Numerical simulations of diffusion jets and flames.

摘要

Numerical simulations of unsteady, diffusion jets and flames are performed using a dual time, fully coupled, implicit procedure. Solutions of these low Mach number flowfields are obtained at each time step by iterating in a pseudo-time ;The flowfields of interest comprise laminar, axisymmetric fuel jets diffusing into, and reacting with, coflowing air. The reaction between the fuel and air is formulated in terms of a conserved scalar by employing an infinite rate chemistry model. The accuracy of the numerical formulation is verified by comparison with experimental measurements of steady flames and unsteady helium-air jets. In general, the computed solutions are found to be within 10% of the experimental values.;The growth of instabilities in heterogeneous helium-air jets and diffusion flames is studied and contrasted with the characteristics of homogeneous air jets. Numerical experiments at low Richardson numbers, where buoyancy is not significant, indicate that density differences stabilize the flowfield and heterogeneous jets are less responsive to jet forcing than homogeneous jets.
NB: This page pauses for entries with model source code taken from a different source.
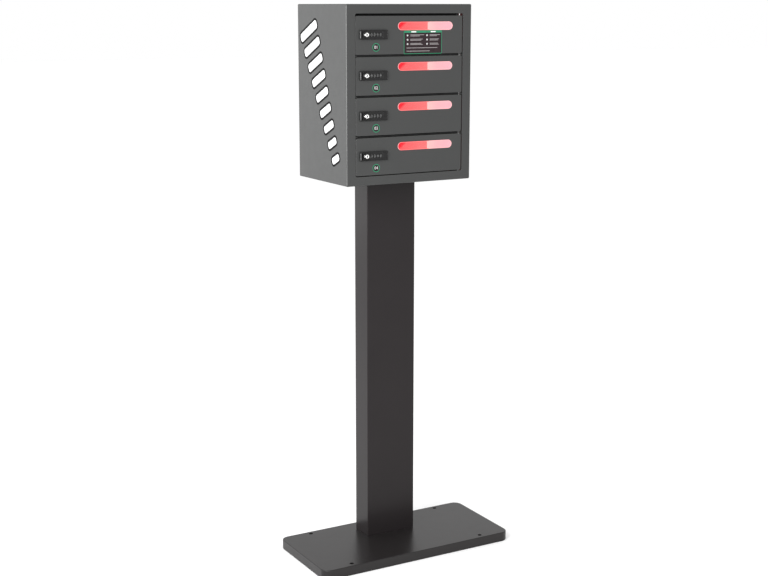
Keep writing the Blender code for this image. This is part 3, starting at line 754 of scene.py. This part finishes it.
def make_compartment_light(row):
    """Glowing panels on the walls stand for the strip's light round the compartment: painted light, not
    lamps.

    The panel on the hinge side starts further in, so that it isn't seen through the gap at the hinge.
    """
    strip_low, strip_high = corners(f"led_strip_{row}")
    module_low, module_high = corners(f"usb_module_{row}")
    shell_low, shell_high = corners("cabinet_shell")
    left = shell_low.x + CABINET_SHEET
    right = shell_high.x - CABINET_SHEET
    door_back = corners(f"door_{row}")[1].y
    front = door_back + PANEL_BEHIND_DOOR
    hinge_front = door_back + PANEL_BEHIND_HINGE
    back = corners("inner_rear_wall")[0].y
    deep = back - PANEL_CORNER
    top = strip_high.z - PANEL_CLEARANCE
    floor = corners(f"shelf_{row}")[1].z if row in SHELVES else shell_low.z + CABINET_SHEET
    bottom = floor + PANEL_CLEARANCE

    outline = [(front, bottom), (deep, bottom), (deep, top), (front, top)]
    matrix = place_matrix((left, 0, 0), (0, 1, 0), (0, 0, 1))
    painted_light_panel(f"light_panel_left_{row}", outline, matrix, GLOW_LEFT)
    outline = [(-hinge_front, bottom), (-deep, bottom), (-deep, top), (-hinge_front, top)]
    matrix = place_matrix((right, 0, 0), (0, -1, 0), (0, 0, 1))
    painted_light_panel(f"light_panel_right_{row}", outline, matrix, GLOW_RIGHT)
    outline = [
        (left + PANEL_END, bottom),
        (module_low.x - PANEL_CLEARANCE, bottom),
        (module_low.x - PANEL_CLEARANCE, module_high.z + PANEL_CLEARANCE),
        (module_high.x + PANEL_CLEARANCE, module_high.z + PANEL_CLEARANCE),
        (module_high.x + PANEL_CLEARANCE, bottom),
        (right - PANEL_END, bottom),
        (right - PANEL_END, top),
        (left + PANEL_END, top),
    ]
    matrix = place_matrix((0, back, 0), (1, 0, 0), (0, 0, 1))
    painted_light_panel(f"light_panel_back_{row}", outline, matrix, GLOW_BACK)
    make_led_strip(row, strip_low, strip_high)


CHANNEL_WALL = 1 * MM
LENS_GAP = 0.1 * MM
LENS_SLOPE = 2.5 * MM


def make_led_strip(row, low, high):
    """An aluminium channel, closed towards the door, holds the lens that lights the compartment."""
    across = place_matrix((0, 0, 0), (0, 1, 0), (0, 0, 1))
    inside = low.y + CHANNEL_WALL
    under = high.z - CHANNEL_WALL
    channel = [(low.y, high.z), (low.y, low.z), (inside, low.z)]
    channel += [(inside, under), (high.y, under), (high.y, high.z)]
    piece = plate(f"led_channel_{row}", channel, low.x, high.x, across, SHEET_ALUMINIUM)
    finish_piece(soften(piece, 0.15 * MM), "post", "supply", f"led_strip_{row}")
    front = inside + LENS_GAP
    roof = under - LENS_GAP
    lens = [(front, roof), (front, low.z), (high.y - LENS_SLOPE, low.z)]
    lens += [(high.y, low.z + LENS_SLOPE), (high.y, roof)]
    piece = plate(f"led_lens_{row}", lens, low.x + CHANNEL_WALL, high.x - CHANNEL_WALL, across, LENS)
    finish_piece(soften(piece, 0.3 * MM, angle=30), "post", "light")


SOCKET_STEP = 13 * MM
SOCKET_DEPTH = 8 * MM


def make_usb_module(row):
    """The charging outlet, with a metal shell and a white contact tongue in each of its two sockets."""
    node = f"usb_module_{row}"
    refine(node, "post", "module", MODULE, 0.6 * MM)
    low, high = corners(node)
    centre = (low + high) / 2
    outer = rounded_outline(12.5 * MM, 5.1 * MM, 0.4 * MM)
    inner = rounded_outline(11.9 * MM, 4.5 * MM, 0.3 * MM)
    bar = rounded_outline(10.6 * MM, 1.5 * MM, 0.3 * MM)
    for index, x in enumerate((centre.x - SOCKET_STEP, centre.x + SOCKET_STEP)):
        place = facing("front", (x, low.y, centre.z))
        shell = plate(f"socket_shell_{row}_{index + 1}", outer, -SOCKET_DEPTH, 0, place, CHROME, inner)
        finish_piece(shell, "post", "key_chrome")
        raised = place @ Matrix.Translation((0, 1 * MM, 0))
        tongue = plate(f"socket_tongue_{row}_{index + 1}", bar, -8.5 * MM, -1 * MM, raised, PRINT_WHITE)
        finish_piece(tongue, "post", "print_film")


# ---------------------------------------------------------------- printed films


def ink(name, outline, matrix, material, body, hole=None, layer=1):
    """A printed shape on a film, whose layers lie on each other."""
    low = FILM + (layer - 1) * INK
    piece = plate(name, outline, low, low + INK, matrix, material, hole)
    finish_piece(piece, body, "print_film")


def shifted(outline, x, y):
    return [(px + x, py + y) for px, py in outline]


BADGE_X = -87 * MM
BADGE_BELOW_TOP = 67.8 * MM
BADGE_R = 9.5 * MM
BADGE_NUMBER = 9.5 * MM
BADGE_RING = (BADGE_R - 1.9 * MM, BADGE_R - 0.2 * MM)


def make_badge(row):
    """A round number badge below the lock."""
    door = f"door_{row}"
    low, high = corners(door)
    place = facing("front", (BADGE_X, low.y, high.z - BADGE_BELOW_TOP))
    film = plate(f"badge_film_{row}", circle_outline(BADGE_R, 48), FILM_LIFT, FILM, place, PRINT_DARK)
    finish_piece(film, door, "print_film")
    hole, ring = (circle_outline(radius, 48) for radius in BADGE_RING)
    ink(f"badge_ring_{row}", ring, place, PRINT_GREEN, door, hole)
    bm = bmesh.new()
    add_text(bm, f"0{row}", BADGE_NUMBER, place @ Matrix.Translation((0, 0, FILM + INK)))
    finish_piece(new_object(f"badge_number_{row}", bm, PRINT_PALE), door, "print_film")


# The notice, in its own plane: x from its middle and y up from it.
NOTICE_SIZE = (99 * MM, 51.8 * MM)
NOTICE_X = 33 * MM
NOTICE_BELOW_TOP = 57.7 * MM
NOTICE_CORNER = 1.5 * MM
NOTICE_BORDER = 1.3 * MM
HEADER_H = 4.2 * MM
COLUMNS = [(-40 * MM, 36 * MM), (10.5 * MM, 27 * MM)]
COLUMN_LINES = 3
LINE_TOP = 14.8 * MM
LINE_PITCH = 9.4 * MM
BAR_H = 1.1 * MM
BAR_CORNER = 0.5 * MM
BAR_RISE = 1.2 * MM
FOOT_BARS = [80 * MM, 60 * MM]
FOOT_LEFT = -42.5 * MM
FOOT_TOP = -12.6 * MM
FOOT_PITCH = 7 * MM


def notice_bar(name, place, left, length, y):
    bar = shifted(rounded_outline(length, BAR_H, BAR_CORNER), left + length / 2, y)
    ink(name, bar, place, PRINT_SILVER, "door_1")


def make_notice():
    """A plain notice with no words: a header, three rows of a dot and two bars in two columns, and a foot."""
    low, high = corners("door_1")
    width, height = NOTICE_SIZE
    place = facing("front", (NOTICE_X, low.y, high.z - NOTICE_BELOW_TOP))
    outline = rounded_outline(width, height, NOTICE_CORNER)
    film = plate("notice_film", outline, FILM_LIFT, FILM, place, PRINT_DARK)
    finish_piece(film, "door_1", "print_film")
    inner = rounded_outline(width - 2 * NOTICE_BORDER, height - 2 * NOTICE_BORDER, 0.8 * MM)
    ink("notice_border", outline, place, PRINT_GREEN, "door_1", inner)
    header_y = height / 2 - NOTICE_BORDER - HEADER_H / 2 + 0.2 * MM
    header = shifted(rounded_outline(width - 2 * NOTICE_BORDER, HEADER_H, 0.5 * MM), 0, header_y)
    ink("notice_header", header, place, PRINT_GREEN, "door_1")
    for column, (x, longest) in enumerate(COLUMNS):
        mark = shifted(rounded_outline(13 * MM, 2.2 * MM, 1 * MM), x + 16 * MM, header_y)
        ink(f"notice_heading_{column + 1}", mark, place, PRINT_WHITE, "door_1", layer=2)
        for line in range(COLUMN_LINES):
            y = LINE_TOP - line * LINE_PITCH
            name = f"{column + 1}_{line + 1}"
            dot = shifted(circle_outline(2 * MM, 20), x, y)
            ink(f"notice_dot_{name}", dot, place, PRINT_PALE, "door_1")
            bar_left = x + 7 * MM
            notice_bar(f"notice_bar_{name}_1", place, bar_left, longest * (1 - 0.1 * line), y + BAR_RISE)
            notice_bar(f"notice_bar_{name}_2", place, bar_left, longest * (0.7 + 0.1 * line), y - BAR_RISE)
    for line, length in enumerate(FOOT_BARS):
        notice_bar(f"notice_foot_{line + 1}", place, FOOT_LEFT, length, FOOT_TOP - line * FOOT_PITCH)


# The side's bars: how many, where the first and last are, and their length and thickness from top to bottom.
SIDE_BARS = 9
SIDE_FIRST = (-62 * MM, 138 * MM)
SIDE_LAST = (66 * MM, -142 * MM)
SIDE_LENGTHS = (86 * MM, 34 * MM)
SIDE_THICKNESSES = (19 * MM, 15 * MM)
SIDE_EDGE = (5.2 * MM, 1 * MM)


def make_side_graphic():
    """A slanting row of plain charge bars, longest at the top, on the cabinet's left side."""
    low, high = corners("cabinet_shell")
    middle = facing("left", (low.x, (low.y + high.y) / 2, (low.z + high.z) / 2))
    first = Vector(SIDE_FIRST)
    last = Vector(SIDE_LAST)
    along = (last - first).normalized()
    turn = math.atan2(along.y, along.x) + math.radians(90)
    for index in range(SIDE_BARS):
        share = index / (SIDE_BARS - 1)
        place = first.lerp(last, share)
        length, thick = (top + (bottom - top) * share for top, bottom in (SIDE_LENGTHS, SIDE_THICKNESSES))
        matrix = middle @ Matrix.Translation((place.x, place.y, 0)) @ Matrix.Rotation(turn, 4, "Z")
        outer, inner = (
            rounded_outline(length + 2 * edge, thick + 2 * edge, thick / 3 + edge) for edge in SIDE_EDGE
        )
        ring = plate(f"side_bar_edge_{index + 1}", outer, FILM_LIFT, FILM, matrix, PRINT_BLACK, inner)
        finish_piece(ring, "post", "print_film")
        outline = rounded_outline(length, thick, thick / 3)
        bar = plate(f"side_bar_{index + 1}", outline, FILM_LIFT, FILM, matrix, PRINT_WHITE)
        finish_piece(bar, "post", "print_film")


# ---------------------------------------------------------------- service bay


INLET_WELL_DEPTH = 16 * MM
INLET_PINS = [(-7 * MM, -2 * MM), (0, 2 * MM), (7 * MM, -2 * MM)]
PIN_LENGTH = 8.8 * MM


def finish_service_bay():
    refine("power_supply", "post", "supply", SHEET_ALUMINIUM, 0.5 * MM)
    refine("control_board", "post", "board", BOARD, 0.2 * MM)
    refine("mains_inlet", "post", "module", MODULE, 0.6 * MM)
    low, high = corners("mains_inlet")
    centre = (low + high) / 2
    outline = rounded_outline(2.3 * MM, 4.3 * MM, 0.3 * MM)
    for index, (x, z) in enumerate(INLET_PINS):
        place = facing("back", (centre.x + x, high.y - INLET_WELL_DEPTH, centre.z + z))
        pin = plate(f"inlet_contact_{index + 1}", outline, 0, PIN_LENGTH, place, CHROME)
        finish_piece(soften(pin, 0.3 * MM), "post", "key_chrome")


# ---------------------------------------------------------------- stage


CAMERA_PLACE = (-1.5773, -2.729, 1.2826)
CAMERA_AZIMUTH = -29.53
CAMERA_ELEVATION = 11.61
CAMERA_LENS = 64.34
SENSOR = 36


def add_camera():
    data = bpy.data.cameras.new("camera")
    data.lens = CAMERA_LENS
    data.sensor_width = SENSOR
    camera = bpy.data.objects.new("camera", data)
    camera.location = CAMERA_PLACE
    camera.rotation_euler = (math.radians(90 - CAMERA_ELEVATION), 0, math.radians(CAMERA_AZIMUTH))
    bpy.context.scene.collection.objects.link(camera)
    bpy.context.scene.camera = camera


def add_light(name, place, target, size, power):
    """A rectangular area light that the camera doesn't see."""
    data = bpy.data.lights.new(name, "AREA")
    data.shape = "RECTANGLE"
    data.size, data.size_y = size
    data.energy = power
    light = bpy.data.objects.new(name, data)
    light.location = place
    aim = Vector(target) - Vector(place)
    light.rotation_euler = aim.to_track_quat("-Z", "Y").to_euler()
    light.visible_camera = False
    bpy.context.scene.collection.objects.link(light)
    return light


FLOOR_HALF = 30.0
FLOOR_GLOW = 0.17


def add_floor():
    surface = Surface("pale_floor", Roughness=0.9)
    surface.colour(surface.mix(surface.ramp(surface.noise(2.0), 0.0, 1.0), grey(0.82), grey(0.84)))
    surface.shader.inputs["Emission Color"].default_value = (1, 1, 1, 1)
    surface.shader.inputs["Emission Strength"].default_value = FLOOR_GLOW
    bm = bmesh.new()
    outline = [(-1, -1), (1, -1), (1, 1), (-1, 1)]
    bm.faces.new([bm.verts.new((x * FLOOR_HALF, y * FLOOR_HALF, 0)) for x, y in outline])
    floor = new_object("floor", bm, surface.material)


def add_studio():
    """White surroundings, a key light, one for the side wall, and a glint on the cabinet's near edge."""
    world = bpy.data.worlds.new("studio")
    world.use_nodes = True
    background = world.node_tree.nodes["Background"]
    background.inputs["Color"].default_value = (1, 1, 1, 1)
    background.inputs["Strength"].default_value = 1.0
    bpy.context.scene.world = world
    bpy.context.scene.view_settings.view_transform = "Standard"

    add_light("key", (-2.2, -1.25, 1.7), (0, 0.05, 0.9), (1.2, 1.6), 60)
    add_light("side_wall", (-1.2, 2.0, 1.12), (-0.16, 0.05, 1.12), (2.6, 1.36), 8.4)
    glint = add_light("corner_glint", (-1.12, -0.6, 1.09), (-0.16, -0.06, 1.09), (2.4, 0.9), 41)
    glint.visible_diffuse = False


finish_sheet_metal()
add_fasteners()
add_cable_grommet()
add_door_seals()
add_hinge()
for row in ROWS:
    make_lock(row)
    make_window(row)
    make_compartment_light(row)
    make_usb_module(row)
    make_badge(row)
make_notice()
make_side_graphic()
finish_service_bay()
add_camera()
add_floor()
add_studio()
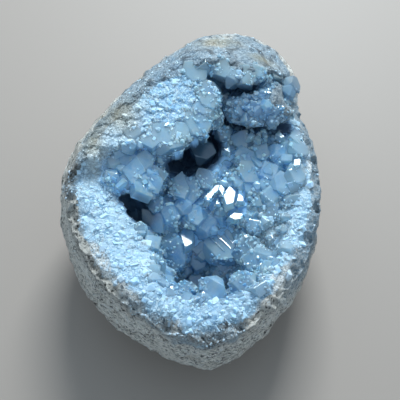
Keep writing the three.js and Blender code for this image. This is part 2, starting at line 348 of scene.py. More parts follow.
def crust_and_rim(x, y):
    """The height of the dish, and how far a point of it lies inside the nodule's outer skin. The dish lies at
    46 mm, falls to the right, and rises outward with the square of the distance. At a height the outline has
    shrunk by (1 - h^F)^(1/F), with h that height over the widest level, as a share of the rise."""
    crust = 46 - 0.08 * x + 8 * ((x / 52) ** 2 + (y / 72) ** 2)
    reach = (1 - np.clip((crust - WIDEST_LEVEL) / RISE, 0.0, 0.9) ** FULLNESS) ** (1 / FULLNESS)
    return crust, depth_inside(x / reach, y / reach, [tuple(corner) for corner in OUTLINE]) * reach


def broken_height(x, y, jagged=0.0):
    """The height of the broken top: a dish for the crust, worn down at its rim and blended into the floor of
    the bowl with its pocket, then into each standing part. The wear is 3.8 mm, give or take soft noise, and
    fades with the square of the distance to nothing 9 mm inside. The floor is a plane with the pocket taken
    off it. `jagged` is how far a point's place is drawn to the middle of its grain."""
    crust, rim = crust_and_rim(x, y)
    ground = np.stack([x, y, np.zeros_like(x)], -1)
    broad, fine = lumps(ground, width=12.0, seed=35.0), rough_lumps(ground, width=3.6, octaves=2, seed=36.0)
    worn = 3.8 + 2.2 * broad + 2.2 * fine
    crust = crust - worn * (1 - np.clip(rim / 9, 0, 1)) ** 2
    floor = 43 + 0.19 * y + 0.07 * x - POCKET_DEPTH * spots(x, y, [POCKET])
    if jagged:
        owner, _ = grains(np.stack([x, y], -1), width=3.8, seed=21.0)
        x, y = x + jagged * (owner[..., 0] - x), y + jagged * (owner[..., 1] - y)
    height = crust + (floor - crust) * eased(depth_inside(x, y, BOWL), start=0, over=9)
    for level, slope_x, slope_y, edge, corners in STANDING:
        standing = level + slope_x * x + slope_y * y
        height = height + (standing - height) * smoothstep(depth_inside(x, y, corners) / edge + 0.5)
    return height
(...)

These flowfields, however, are similar in that they are both convectively unstable and remain undisturbed unless there is a continual source of perturbation. As the Richardson number is raised, buoyancy becomes more significant and heterogeneous jets respond more strongly to forcing. At buoyancy dominated conditions, the flowfield becomes inherently unstable and large vortices are seen to appear and grow spontaneously, causing both the flame and the helium-air jet to flicker. For this flow condition, the portion of the jet beyond three diameters from the exit continues to exhibit the characteristics of convective instability, but the region within the first diameter exhibits absolute instability. The flow in the absolutely unstable region of the jet oscillates in a narrow frequency band determined by the temporal growth of disturbance in this region. These self-driven perturbations generate oscillations that grow spatially in the convectively unstable region which follows. This substantially improves the mixing between the jet and the freestream.